I WILL not be responsible for any bills made or debts contracted or notes or checks signed by Mrs. William FAULKNER or Mrs. Estelle Oldham FAULKNER.
William FAULKNER
Oxford, Miss.
When newshawks spied this advertisement in the personal column of the Memphis Commercial Appeal, they hustled to Oxford, found the famed novelist (The Sound and the Fury, Sanctuary) helping his wife stage a birthday party for their 3-year-old daughter Jill. Denying any family ruckus, Author Faulkner explained: "It's just a matter of protection until I pay up my back debts."
To satisfy storage charges, three trunks left by the late Cinemactor Rudolph Valentino in 1925 in Turin, Italy, were auctioned. Their contents: a wool suit, a cheap fur coat, three fly swishes, twelve sheets, 24 napkins, 19 towels, a corset, a pair of women's pajamas.
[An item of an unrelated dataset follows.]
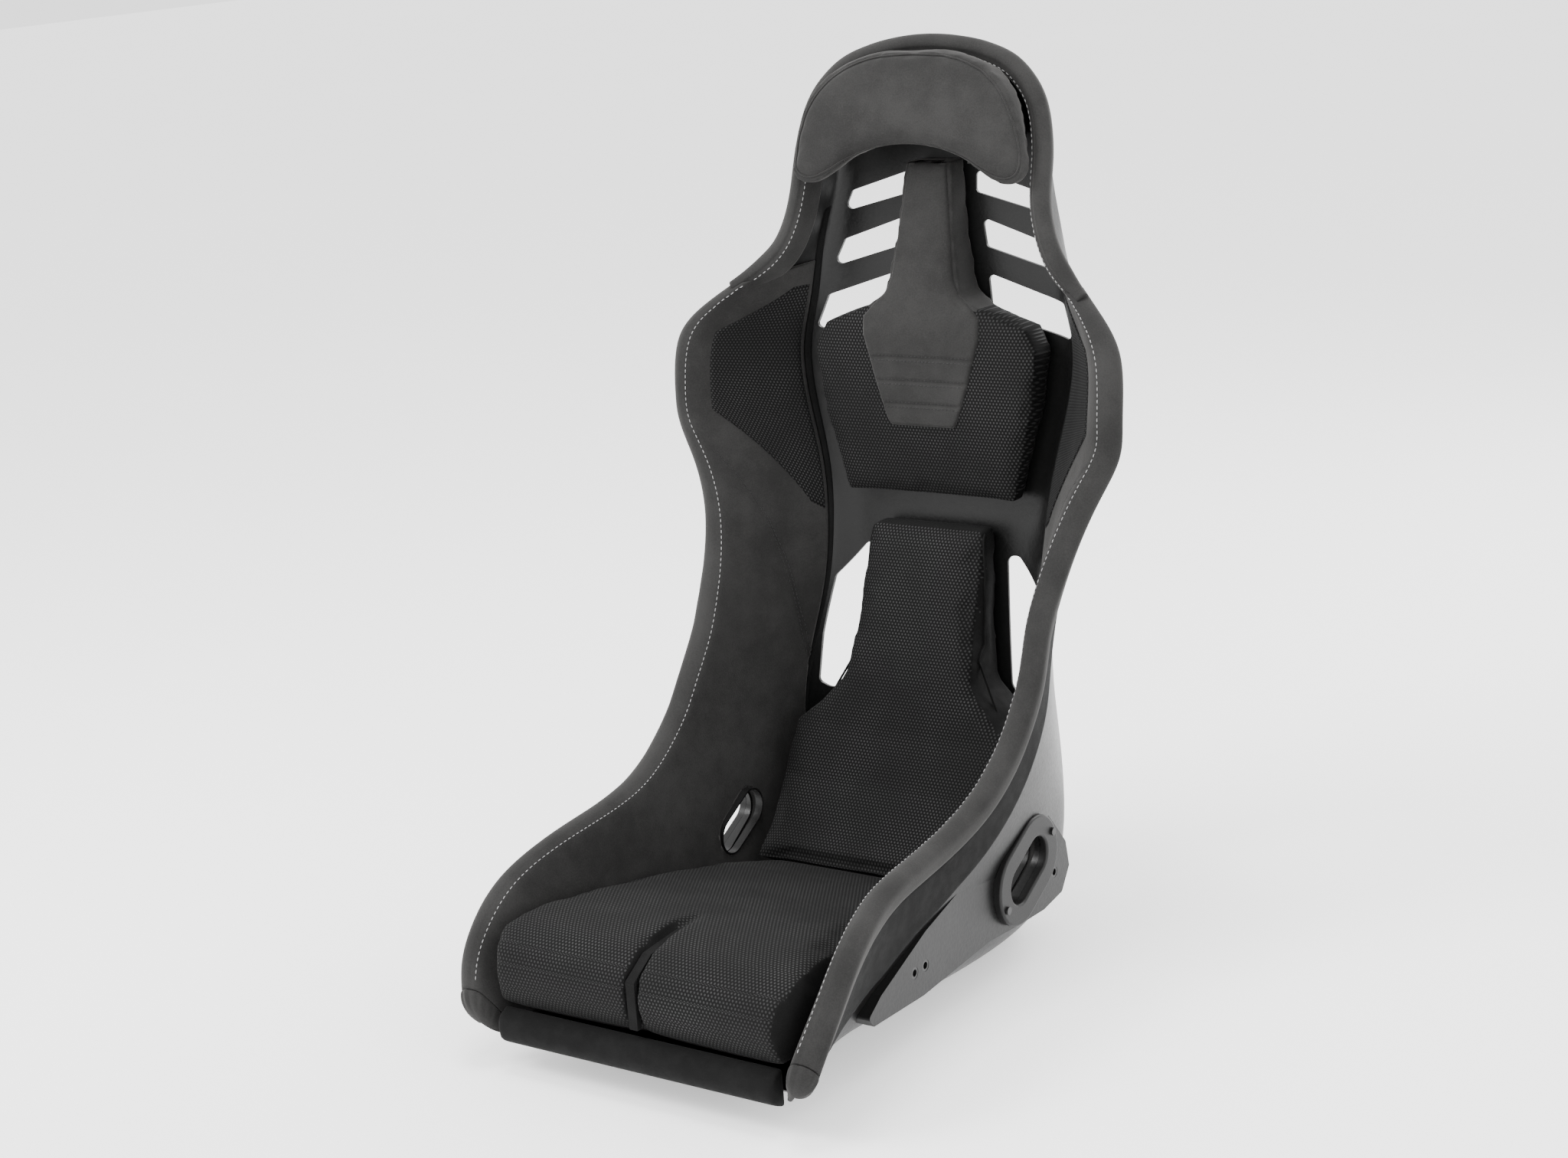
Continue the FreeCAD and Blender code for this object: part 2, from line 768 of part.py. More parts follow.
# the side wall flares out behind the top of the bezel: (distance past the plateau, height)
FLARE_LINE = [(-5.0, 38), (0.0, 38), (2.0, 50), (5.4, 70), (6.8, 82), (7.2, 96), (-5.0, 96)]
slot_length = size("belt_slot_length")
slot_width = size("belt_slot_width")
rim_width = size("bezel_rim")
half_pitch = size("screw_pitch") / 2
for side_name, side in SIDES:
    seat_on = Vector(side * (side_face + hard_gap), slot_middle.y, slot_middle.z)
    ring = new_body("bezel_ring_" + side_name, outward_turn(side), seat_on)
    ring_sketch = flat_sketch(ring, "bezel_outline_" + side_name)
    stadium(ring_sketch, slot_length + 2 * rim_width, slot_width + 2 * rim_width, 0)
    stadium(ring_sketch, slot_length, slot_width, 4)
    ring_pad = pad_feature(ring, "bezel_pad_" + side_name, ring_sketch, "Sizes.bezel_height")
    doc.recompute()
    edges = []
    for number, edge in enumerate(ring_pad.Shape.Edges, start=1):
        box = edge.BoundBox
        if abs(box.ZMin - size("bezel_height")) < 1e-3 and box.ZLength < 1e-3:
            edges.append("Edge%d" % number)
    rounding = ring.newObject("PartDesign::Fillet", "bezel_edge_" + side_name)
    rounding.Base = (ring_pad, edges)
    rounding.Radius = BEZEL_EDGE
    hole_sketch = circle_sketch(
        ring, "bezel_holes_" + side_name, [(-half_pitch, 0), (half_pitch, 0)],
        size("screw_radius") + hard_gap
    )
    holes = ring.newObject("PartDesign::Pocket", "bezel_pocket_" + side_name)
    holes.Profile = hole_sketch
    holes.Reversed = True
    holes.Type = "ThroughAll"
    ring.Tip = holes
    flare = [(side * (side_face + past), height) for past, height in FLARE_LINE]
    wedge = prism("bezel_flare_" + side_name, flare, FACING_FRONT, -60, 200)
    node(combine("Part::Cut", "bezel_fitted_" + side_name, (ring, wedge)), "belt_bezel_" + side_name)

for side_name, side in SIDES:
    screws = []
    for number, (y, z) in enumerate(screw_places, start=1):
        top = side * (side_face + 2 * hard_gap + size("bezel_height"))
        turn = Rotation(Vector(0, 1, 0), 90 * side)
        shank = doc.addObject("Part::Cylinder", "screw_shank_%s_%d" % (side_name, number))
        shank.setExpression("Radius", "Sizes.screw_radius")
        shank.setExpression("Height", "Sizes.screw_length")
        shank.Placement = Placement(Vector(top - side * size("screw_length"), y, z), turn)
        head = doc.addObject("Part::Cylinder", "screw_head_%s_%d" % (side_name, number))
        head.setExpression("Radius", "Sizes.screw_head_radius")
        head.setExpression("Height", "Sizes.screw_head_height")
        head.Placement = Placement(Vector(top, y, z), turn)
        screws.append(combine("Part::MultiFuse", "screw_%s_%d" % (side_name, number), [shank, head]))
    node(group_of("screw_group_" + side_name, screws), "bezel_screws_" + side_name)

for side_name, side in SIDES:
    outer_end = side * (side_face - hard_gap)
    turn = Rotation(Vector(0, 1, 0), -90 * side)
    inserts = []
    for number, (y, z) in enumerate(mount_places, start=1):
        barrel = doc.addObject("Part::Cylinder", "insert_barrel_%s_%d" % (side_name, number))
        barrel.setExpression("Radius", "Sizes.insert_radius")
        barrel.setExpression("Height", "Sizes.insert_length")
        thread = doc.addObject("Part::Cylinder", "insert_thread_%s_%d" % (side_name, number))
        thread.setExpression("Radius", "Sizes.mount_bolt_radius")
        thread.setExpression("Height", "Sizes.insert_length")
        for cylinder in (barrel, thread):
            cylinder.Placement = Placement(Vector(outer_end, y, z), turn)
        inserts.append(combine("Part::Cut", "insert_%s_%d" % (side_name, number), (barrel, thread)))
    node(group_of("insert_group_" + side_name, inserts), "mount_inserts_" + side_name)

# the fabric-edged tube that lines the belt slot through the bolster
SLEEVE_OUTER_X = 191.0
SLEEVE_INNER_X = 181.0
for side_name, side in SIDES:
    low, high = sorted((side * SLEEVE_INNER_X, side * SLEEVE_OUTER_X))
    wall_size = 2 * size("sleeve_wall")
    outside = stadium_prism("sleeve_outside_" + side_name, slot_length + wall_size,
                            slot_width + wall_size, low, high)
    inside = stadium_prism("sleeve_inside_" + side_name, slot_length, slot_width, low - 1, high + 1)
    node(combine("Part::Cut", "sleeve_" + side_name, (outside, inside)), "belt_sleeve_" + side_name)


# ---------------------------------------------------------------- front edge
LIP_FRONT = -531.0
LIP_LEVEL = -40.0
ROLL_HALF_LENGTH = 181.0
roll = new_body("edge_roll", FACING_SIDE, at(-ROLL_HALF_LENGTH, 0, 0))
roll_sketch = flat_sketch(roll, "edge_roll_outline")
lip_y = at(0, LIP_FRONT, 0).y
roll_reach = size("roll_radius")
roll_sketch.addGeometry(
    Part.ArcOfCircle(
        Part.Circle(Vector(lip_y, LIP_LEVEL, 0), Vector(0, 0, 1), roll_reach), math.pi / 2, 1.5 * math.pi
    ),
    False,
)
roll_sketch.addGeometry(
    Part.LineSegment(
        Vector(lip_y, LIP_LEVEL - roll_reach, 0), Vector(lip_y, LIP_LEVEL + roll_reach, 0)
    ),
    False,
)
roll_pad = pad_feature(roll, "edge_roll_pad", roll_sketch, "%g * Sizes.overall_width" % (
    2 * ROLL_HALF_LENGTH / NOMINAL_WIDTH))
roll.Tip = roll_pad
node(roll, "front_edge_roll")

lip_space = feature(
    "lip_space",
    skin_solid(shell_grid(soft_gap, -0.06, 1.6), shell_grid(-wall - soft_gap, -0.06, 1.6)),
)
WRAP_LOW = (200, -541, -40)
WRAP_HIGH = (216, -548, -30)
for (side_name, side), near_bolster in zip(SIDES, near_bolsters):
    balls = []
    ends = [at(side * x, y, z) for x, y, z in (WRAP_LOW, WRAP_HIGH)]
    for number, end in enumerate(ends, start=1):
        ball = doc.addObject("Part::Sphere", "wrap_ball_%s_%d" % (side_name, number))
        ball.setExpression("Radius", "Sizes.wrap_radius")
        ball.Placement = Placement(end, Rotation())
        balls.append(ball)
    run = ends[1] - ends[0]
    middle = doc.addObject("Part::Cylinder", "wrap_middle_" + side_name)
    middle.setExpression("Radius", "Sizes.wrap_radius")
    middle.Height = run.Length
    middle.Placement = Placement(ends[0], Rotation(Vector(0, 0, 1), run))
    whole = combine("Part::MultiFuse", "wrap_whole_" + side_name, balls + [middle])
    node(less("wrap_" + side_name, whole, [lip_space, seat_shell, near_bolster]), "corner_wrap_" + side_name)


# ---------------------------------------------------------------- pads
near_shell = feature("near_shell", outside_room(size("pad_gap"), ROOM_LAST))


def clear_of_seat(name, blank):
    """The blank less the space that the shell and the bolsters need."""
    return less(name, blank, [near_shell] + near_bolsters)


PAD_REACH = 260.0


def across_prism(name, points):
    """A side view pushed right across the seat."""
    return prism(name, side_view(points), FACING_SIDE, -PAD_REACH, PAD_REACH)


def forward_prism(name, outline, smooth=False, corner=0.0):
    """A front view, given as its right half from top to bottom, pushed along Y."""
    points = front_view(mirror_outline(outline))
    return prism(name, points, FACING_FRONT, -BACK_REACH, 200, smooth, corner)


CUSHION_SIDE = [
    (-93, -6), (-180, 22), (-290, 48), (-390, 66), (-460, 74), (-515, 70), (-545, 52), (-553, 26),
    (-549, 0), (-538, -16), (-480, -33), (-200, -96), (10, -98), (66, -78), (74, -72),
]
CUSHION_TOP = [
    (0, 90), (140, 90), (150, 40), (165, -93), (178, -250), (180, -380), (190, -450), (196, -520),
    (184, -552), (150, -560), (0, -560),
]
cushion_side = across_prism("cushion_side", CUSHION_SIDE)
cushion_plan = prism(
    "cushion_plan", [(at(x, y, 0).x, at(x, y, 0).y) for x, y in mirror_outline(CUSHION_TOP)],
    LAID_FLAT, -120, 120,
)
cushion_block = combine("Part::MultiCommon", "cushion_blank", [cushion_side, cushion_plan])
groove_width = size("groove_width")
GROOVE_BACK = -400.0
GROOVE_DEPTH = 14.0
GROOVE_SIDE = [
    (-570, -20), (-534, -16), (-534, 40), (-505, 57), (-450, 60), (GROOVE_BACK, 68), (-400, 90), (-570, 90),
]
groove = prism("cushion_groove", side_view(GROOVE_SIDE), FACING_SIDE, -groove_width / 2, groove_width / 2)
grooved = combine("Part::Cut", "cushion_grooved", (cushion_block, groove))
node(clear_of_seat("cushion", grooved), "seat_cushion")
INSERT_SIDE = [
    (-541, -10), (-534.3, -10), (-534.3, 40.3), (-505, 57.5), (-450, 60.5), (-406, 67.5), (-406, 70),
    (-450, 67), (-507, 64), (-541, 44),
]
node(
    prism("groove_strip", side_view(INSERT_SIDE), FACING_SIDE,
          -groove_width / 2 + hard_gap, groove_width / 2 - hard_gap),
    "cushion_groove_insert",
)

LUMBAR_SIDE = [
    (96, 379), (72, 320), (51, 263), (28, 200), (8, 137), (-20, 80), (-60, 25), (-92, -4.5),
    (80, -73.5), (118, -60), (126, 100), (150, 379),
]
LUMBAR_FRONT = [
    (0, 379), (79, 379), (85, 320), (88, 263), (95, 200), (130, 162), (158, 140), (164, 73), (160, -20),
    (150, -90), (0, -90),
]
lumbar = combine(
    "Part::MultiCommon", "lumbar_blank",
    [across_prism("lumbar_side", LUMBAR_SIDE), forward_prism("lumbar_front", LUMBAR_FRONT)],
)
node(clear_of_seat("lumbar", lumbar), "lumbar_pad")

BACK_PAD_SIDE = [
    (106, 403), (103, 500), (112, 645), (146, 806), (200, 806), (160, 403),
]
BACK_PAD_FRONT = [
    (0, 806), (34, 806), (44, 720), (57, 655), (80, 638), (141, 613), (156, 585), (150, 520), (119, 403),
    (0, 403),
]
back_pad = combine(
    "Part::MultiCommon", "back_pad_blank",
    [across_prism("back_pad_side", BACK_PAD_SIDE), forward_prism("back_pad_front", BACK_PAD_FRONT)],
)
node(clear_of_seat("back_pad", back_pad), "upper_back_pad")

INSERT_GAP = 0.3
INSERT_FRONT = [
    (0, 800), (30, 800), (40, 718), (53, 652), (78, 632), (80, 600), (66, 545), (46, 495), (0, 492),
]
face_line = side_view(BACK_PAD_SIDE[:4])
outer_face = [(y - INSERT_GAP - 2.0, z) for y, z in face_line]
inner_face = [(y - INSERT_GAP, z) for y, z in face_line]
face_layer = prism("insert_layer", outer_face + inner_face[::-1], FACING_SIDE, -PAD_REACH, PAD_REACH)
node(
    combine("Part::MultiCommon", "insert_blank", [face_layer, forward_prism("insert_front", INSERT_FRONT)]),
    "back_pad_insert",
)

HEAD_FRONT = [
    (0, 934), (50, 931), (95, 918), (130, 893), (150, 855), (160, 812), (158, 789), (142, 779), (116, 783),
    (84, 799), (45, 813), (0, 818),
]
HEAD_SIDE = [
    (124, 936), (104, 870), (92, 800), (92, 775), (108.5, 775), (118, 815), (152, 936),
]
HEAD_CORE_FRONT = [(0, 893), (60, 890), (98, 874), (112, 850), (112, 826), (0, 826)]
HEAD_CORE_SIDE = [(121.4, 826), (140.3, 893), (200, 893), (200, 826)]
head_pad = combine(
    "Part::MultiCommon", "head_pad_blank",
    [across_prism("head_pad_side", HEAD_SIDE), forward_prism("head_pad_front", HEAD_FRONT, smooth=True)],
)
node(head_pad, "head_pad")
head_core = combine(
    "Part::MultiCommon", "head_core_blank",
    [across_prism("head_core_side", HEAD_CORE_SIDE), forward_prism("head_core_front", HEAD_CORE_FRONT)],
)
node(clear_of_seat("head_core", head_core), "head_pad_core")


# ---------------------------------------------------------------- hook and loop strips
STRIP_STEP = strip + hard_gap
STRIP_PLACES = [
    ("cushion", 3.0, 5.8, 35.0, 85.0),
    ("lumbar", 11.8, 13.4, 20.0, 68.0),
    ("back_pad", 15.4, 17.2, 40.0, 100.0),
    ("head_pad", 21.7, 22.6, 25.0, 85.0),
]
for pad_name, first, last, near_x, far_x in STRIP_PLACES:
    for kind, start in (("hook", hard_gap), ("loop", hard_gap + STRIP_STEP)):
        strips = []
        for side_name, side in SIDES:
            shape = patch(
                first, last,
                lambda section, station, edge=near_x: edge,
                lambda section, station, edge=far_x: edge,
                level(start), level(start + strip), side, count=3,
            )
            strips.append(feature("%s_%s_%s" % (pad_name, kind, side_name), shape))
        node(group_of("%s_%s_group" % (pad_name, kind), strips), "%s_%s_strips" % (pad_name, kind))


# ---------------------------------------------------------------- check and write
doc.recompute()
for item in doc.Objects:
    if "Invalid" in item.State or "Error" in item.State:
        raise RuntimeError("object failed: " + item.Name)
os.makedirs("parts", exist_ok=True)
for piece in NODES:
    shape = piece.Shape
    if shape.isNull() or not shape.isValid() or not shape.Solids:
        raise RuntimeError("bad shape: " + piece.Label)
for piece in NODES:
    piece.Shape.exportStep("parts/%s.step" % piece.Label)
    print(piece.Label, len(piece.Shape.Solids), round(piece.Shape.Volume))
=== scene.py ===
# %% [markdown]
# # A fixed-back racing seat
# The seat is one thin moulded shell. Padded bolsters run along its rim, four pads sit
# inside it, and belts pass through slots in its sides and back. The hard parts come
# from the CAD frame and only need a finish. Everything soft is built here.

# %% The frame and the tools
import math
import random

import bmesh
import bpy
import numpy as np
from mathutils import Matrix, Vector
from mathutils.bvhtree import BVHTree


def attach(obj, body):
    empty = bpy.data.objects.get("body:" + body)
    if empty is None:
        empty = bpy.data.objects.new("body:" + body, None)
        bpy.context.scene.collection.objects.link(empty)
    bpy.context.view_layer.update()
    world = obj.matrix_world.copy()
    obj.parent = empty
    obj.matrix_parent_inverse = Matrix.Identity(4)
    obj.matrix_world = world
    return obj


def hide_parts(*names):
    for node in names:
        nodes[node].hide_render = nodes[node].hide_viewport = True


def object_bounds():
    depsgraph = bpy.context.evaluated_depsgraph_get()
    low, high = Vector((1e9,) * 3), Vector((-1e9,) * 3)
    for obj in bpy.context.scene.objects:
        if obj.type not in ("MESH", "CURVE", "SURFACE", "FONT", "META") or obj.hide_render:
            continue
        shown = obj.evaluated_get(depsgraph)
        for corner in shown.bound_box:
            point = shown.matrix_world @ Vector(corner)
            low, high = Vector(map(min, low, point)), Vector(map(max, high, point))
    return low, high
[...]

What critics called "the most amazing exhibit of delphinium ever seen in this country" was displayed at Manhattan's Museum of Modern Art by famed Photographer Edward Steichen, who is also president of the Delphinium Society of America. Florist Photographer Steichen explained that his blossoms were the result of 26 years' experiment and crossbreeding.
Famed Poet Carl Sandburg prepared to issue his first book on political economy, The People, Yes. Simultaneously, the brother-in-law of Edward Steichen (see above) announced that he had satisfied a long-standing family rivalry by becoming president of the North American Pawpaw Growers Association.